Contrarian: Maybe the Market Has Already Priced the Worst
Here’s the counter-intuitive angle — and I always include one because correlation is not causation, and the crowd is often early. The STRC preferred stock might be pricing in a worst-case scenario that never materializes. Consider the following:
- Strategy has never sold a single Bitcoin in distress. Michael Saylor’s personal conviction is borderline religious. He would rather issue more equity at a discount than sell Bitcoin.
- The Bitcoin ETF approval opened an exit valve for institutional holders. If Strategy fails, the underlying Bitcoin can be liquidated into the spot ETF market without crashing the price — a backstop that didn’t exist in 2022.
- The coordinated statement itself could be a bottom signal. History shows that when management teams with strong conviction explicitly reassure, the stock often rallies in the following weeks. Look at Tesla in 2020, or Coinbase in 2023 after the SEC lawsuit.

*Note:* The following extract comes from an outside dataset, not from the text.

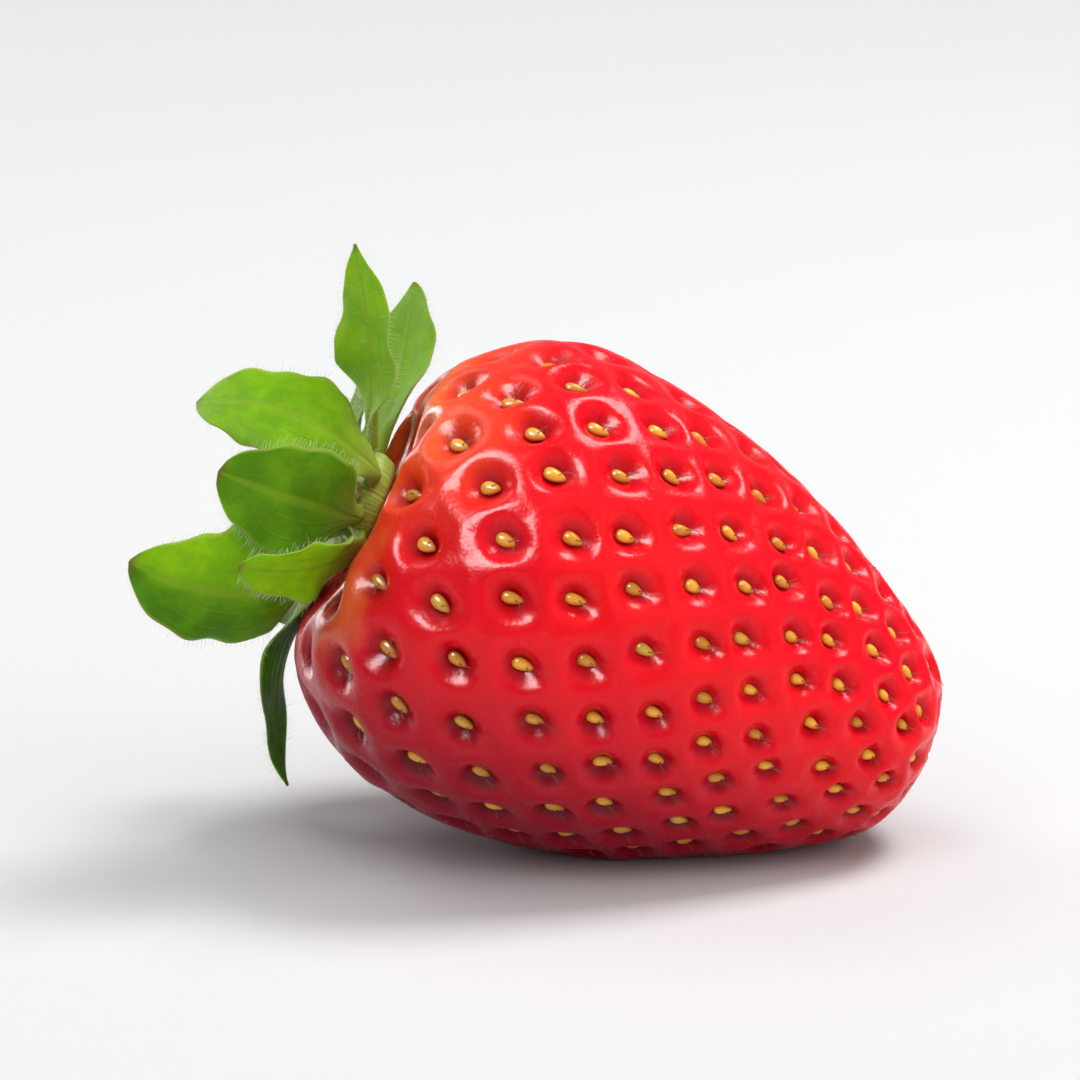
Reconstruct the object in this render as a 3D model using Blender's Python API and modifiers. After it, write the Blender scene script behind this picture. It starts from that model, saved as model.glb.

But here’s the catch: the market is not stupid. STRC is down 60% from its 2024 high. That’s not a discount; that’s a re-pricing of the probability of a forced sale. If Bitcoin recovers to $70k, the narrative flips instantly. If it drops to $50k, the coordinated statement will be remembered as the last call before the crash. The data says we are at a knife’s edge. The gas receipts say someone is holding a match.
Takeaway: Watch the Wallets, Not the Words
I don’t trade on statements. I trade on signatures. The signature is in the silent transfer — the slow bleed of small transactions from accumulation clusters to exchange deposits. That is the signal I will be tracking this week. If the dribble becomes a stream, I will short. If it stops, I will buy the dip.
For now, the on-chain data says prepare, not panic. But remember: the market doesn’t lie. It whispers through spreads, and screams through yields. Audit trails don’t lie — they just take time to read.